The rulings provide for several interesting hints on the elements to be assessed while verifying whether an exclusivity clause is able to determine, jointly with similar clauses provided for in parallel agreements concluded by other undertakings, a cumulative anti-competitive effect in breach of Article 101 TFEU, which can hinder the entrance to the market of new companies. According to the Council of State, while carrying out such an assessment the following must be taken into consideration:

  • the nature and the importance of the set of similar agreements which can be found in the relevant market, bearing in mind the number of players bound, the duration of the agreements and the amount of the productive capacity which is involved in the exclusivity tie;
  • the duration of the agreements, as limited duration agreements, or agreements with a duration which is proportionate to the average length of the similar agreements concluded in the relevant market have a less significant impact;
  • the existence of real possibilities for new players to enter the market, taking into consideration both the relevant regulatory framework and the possibility that those subjects which are bound by the exclusivity clauses can actually terminate their contracts (assessing not only such a hypothetical possibility but also the real economic feasibility of such an option); and
  • the conditions in which the competition interplay on the market at issue evolve, taking into consideration the number and the dimension of the suppliers active in the market, the level of saturation of the market and the fidelity of consumers to the existing players, assessing in that scope how the demand developed during the time, verifying whether a continuous increase of the service supplied by new players exists.
Italian Competition Authority refers to Parliament and government on certain antitrust concerns related to Decreto Rilancio

On 1 July 2020, the Italian Competition Authority (ICA) referred to the Parliament and the government certain antitrust concerns deriving from the provisions of Decree no. 34/2020 (Decreto Rilancio), which is currently being converted into law, regarding:

  • the exemption from the application of the merger control rules in relation to concentrations involving troubled banks within the framework of the COVID-19 supporting measures;
  • the extension of the contract between the Ministry of Transports (MIT) and CIN S.p.A.;
  • other extensions of service concessions;
  • the liability exemption for postal service providers; and
  • the use of vouchers instead of a monetary refund as a means to compensate consumers.

As regards the first point, the ICA considers that the exemption from the application of the merger control rules for “relevant general interests of the national economy” lacks proportionality and a necessary balance with competition principles.
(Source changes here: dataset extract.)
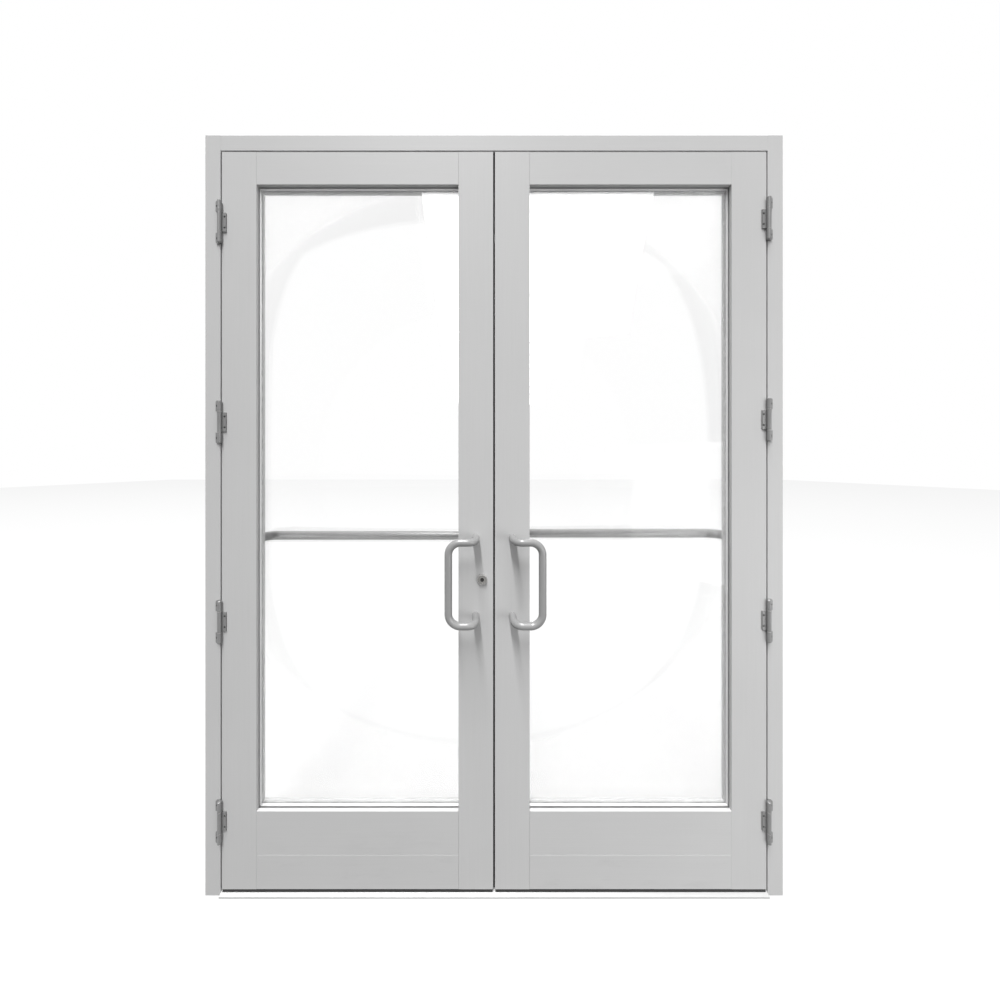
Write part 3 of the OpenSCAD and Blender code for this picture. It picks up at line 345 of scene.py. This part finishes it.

It thus recommends that the filing obligation and its power to prescribe pro-competitive corrective measures would not be prejudiced by the extension.
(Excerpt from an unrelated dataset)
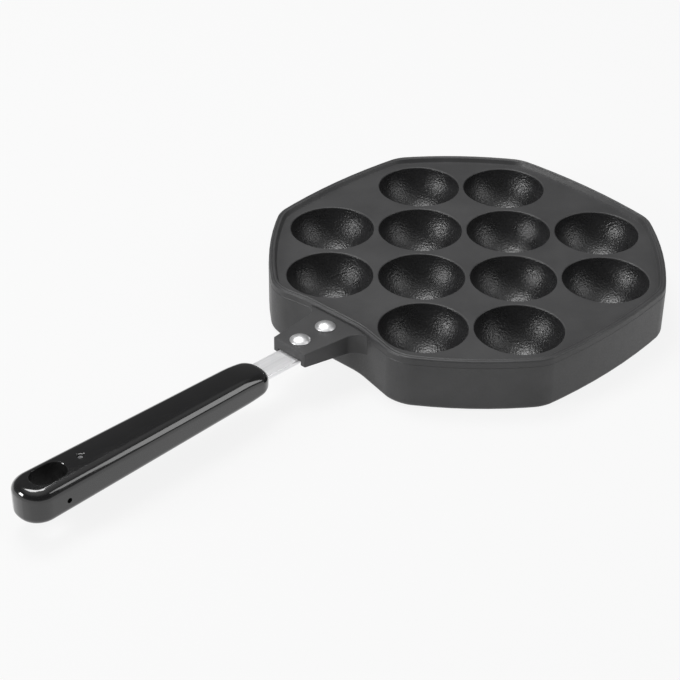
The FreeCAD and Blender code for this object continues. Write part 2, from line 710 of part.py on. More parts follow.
def makePin():
    """Steel pin that locks the grip on the strap."""
    body = newBody("grip_pin")
    plan = newSketch(body, "pin_plan", "XY_Plane", {"z": pinFoot})
    drawCircle(plan, Vector(228.2, 0, 0), pinPlace, "Sizes.pin_radius")
    length = f"{gripTop} - Sizes.pin_recess - {pinFoot}"
    shaft = feature(body, "Pad", "pin_shaft", {"Length": length}, Profile=plan)
    ends = (shaft.Shape.BoundBox.ZMin, shaft.Shape.BoundBox.ZMax)
    dress(
        body,
        "Chamfer",
        "pin_ends",
        shaft,
        lambda edge: any(isLevel(edge, height) for height in ends),
        {"Size": "Sizes.pin_chamfer"},
    )
    return body


def finish(body):
    doc.recompute()
    for item in doc.Objects:
        if "Invalid" in item.State or "Error" in item.State:
            raise RuntimeError(f"{item.Name} is {item.State}")
    shape = body.Shape
    if shape.isNull() or not shape.isValid():
        raise RuntimeError(f"{body.Label} has no valid shape")
    shape.exportStep(f"parts/{body.Label}.step")
    print(body.Label, round(shape.Volume), "mm3,", len(shape.Solids), "solid")


os.makedirs("parts", exist_ok=True)
finish(makePan())
finish(makeStrap())
for name, place in rivetPlaces.items():
    finish(makeRivet(name, place))
finish(makeGrip())
finish(makePin())
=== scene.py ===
import bpy, math
from mathutils import Matrix, Vector


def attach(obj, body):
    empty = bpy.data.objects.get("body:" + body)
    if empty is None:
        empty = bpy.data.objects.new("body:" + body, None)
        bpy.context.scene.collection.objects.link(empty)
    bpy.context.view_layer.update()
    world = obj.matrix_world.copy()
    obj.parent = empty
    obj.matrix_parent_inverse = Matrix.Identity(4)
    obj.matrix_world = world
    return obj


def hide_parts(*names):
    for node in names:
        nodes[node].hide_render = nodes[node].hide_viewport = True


# Takoyaki pan: a dark cast pan, a steel strap under its lug and a glossy moulded grip.
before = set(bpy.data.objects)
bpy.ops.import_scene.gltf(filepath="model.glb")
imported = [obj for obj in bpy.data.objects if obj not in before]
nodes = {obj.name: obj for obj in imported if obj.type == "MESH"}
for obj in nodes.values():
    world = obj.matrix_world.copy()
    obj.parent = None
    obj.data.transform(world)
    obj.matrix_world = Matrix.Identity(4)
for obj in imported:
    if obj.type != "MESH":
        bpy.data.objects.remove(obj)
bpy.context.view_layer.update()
bpy.ops.object.select_all(action="DESELECT")
mm = 0.001


def activate(piece):
    bpy.ops.object.select_all(action="DESELECT")
    piece.select_set(True)
    bpy.context.view_layer.objects.active = piece


def editSelected(piece, verts=None, edges=None, faces=None):
    # enters edit mode with only what the tests pick selected
    activate(piece)
    bpy.ops.object.mode_set(mode="EDIT")
    bpy.ops.mesh.select_mode(type="FACE" if faces else "EDGE" if edges else "VERT")
    bpy.ops.mesh.select_all(action="DESELECT")
    bpy.ops.object.mode_set(mode="OBJECT")
    mesh = piece.data
    if verts:
        for vert in mesh.vertices:
            vert.select = bool(verts(vert.co))
    if edges:
        for edge in mesh.edges:
            edge.select = bool(edges(*[mesh.vertices[i].co for i in edge.vertices]))
    if faces:
        for face in mesh.polygons:
            face.select = bool(faces(face))
    bpy.ops.object.mode_set(mode="EDIT")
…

The ICA also considers the one-year extension of the contract between MIT and CIN S.p.A. for the provision of national maritime services to be unjustified, as this duration is not proportional to the time strictly necessary for concluding the preliminary activities related to the future tender procedure (activities which would have been slowed by COVID-19).
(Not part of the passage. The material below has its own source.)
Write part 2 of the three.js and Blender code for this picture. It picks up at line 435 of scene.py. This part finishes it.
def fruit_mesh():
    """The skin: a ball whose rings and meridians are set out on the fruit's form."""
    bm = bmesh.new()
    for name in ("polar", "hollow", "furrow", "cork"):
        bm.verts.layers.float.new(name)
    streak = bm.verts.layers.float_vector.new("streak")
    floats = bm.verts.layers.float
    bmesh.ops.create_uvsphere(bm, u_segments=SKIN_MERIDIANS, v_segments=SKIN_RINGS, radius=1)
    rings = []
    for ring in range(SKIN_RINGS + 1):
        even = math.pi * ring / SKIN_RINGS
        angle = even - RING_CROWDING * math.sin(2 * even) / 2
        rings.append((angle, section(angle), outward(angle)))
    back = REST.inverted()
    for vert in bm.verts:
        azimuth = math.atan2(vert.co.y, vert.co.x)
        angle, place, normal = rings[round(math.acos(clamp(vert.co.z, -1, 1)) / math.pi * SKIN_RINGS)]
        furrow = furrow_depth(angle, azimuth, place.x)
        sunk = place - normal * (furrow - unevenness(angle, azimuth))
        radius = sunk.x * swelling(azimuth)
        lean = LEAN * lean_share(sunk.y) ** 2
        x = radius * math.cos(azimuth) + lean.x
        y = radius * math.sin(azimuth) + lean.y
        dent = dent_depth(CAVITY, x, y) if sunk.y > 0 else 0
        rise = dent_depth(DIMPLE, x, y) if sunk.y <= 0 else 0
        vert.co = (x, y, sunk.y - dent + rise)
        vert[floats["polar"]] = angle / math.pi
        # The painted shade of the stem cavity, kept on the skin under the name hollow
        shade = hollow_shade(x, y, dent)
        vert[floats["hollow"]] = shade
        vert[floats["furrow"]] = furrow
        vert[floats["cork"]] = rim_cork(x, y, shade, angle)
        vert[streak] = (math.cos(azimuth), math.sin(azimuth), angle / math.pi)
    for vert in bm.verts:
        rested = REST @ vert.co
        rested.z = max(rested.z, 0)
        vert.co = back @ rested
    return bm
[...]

More generally, the ICA does not look favourably on the extensions provided by the Decreto Rilancio (such as in relation to ports services and public sea concessions), since they are capable of consolidating existing market positions, not always justifiable in the light of the COVID-19 outbreak.

Other concerns derive from the provision that exempts postal service providers from liability arising from their activities during the emergency period, because it could be used in a way inconsistent with the aim of the provision.

Finally, with regard to the use of vouchers instead of a monetary refund, the ICA suggests introducing guarantee mechanisms in the event that consumers are not able to take advantage of the voucher.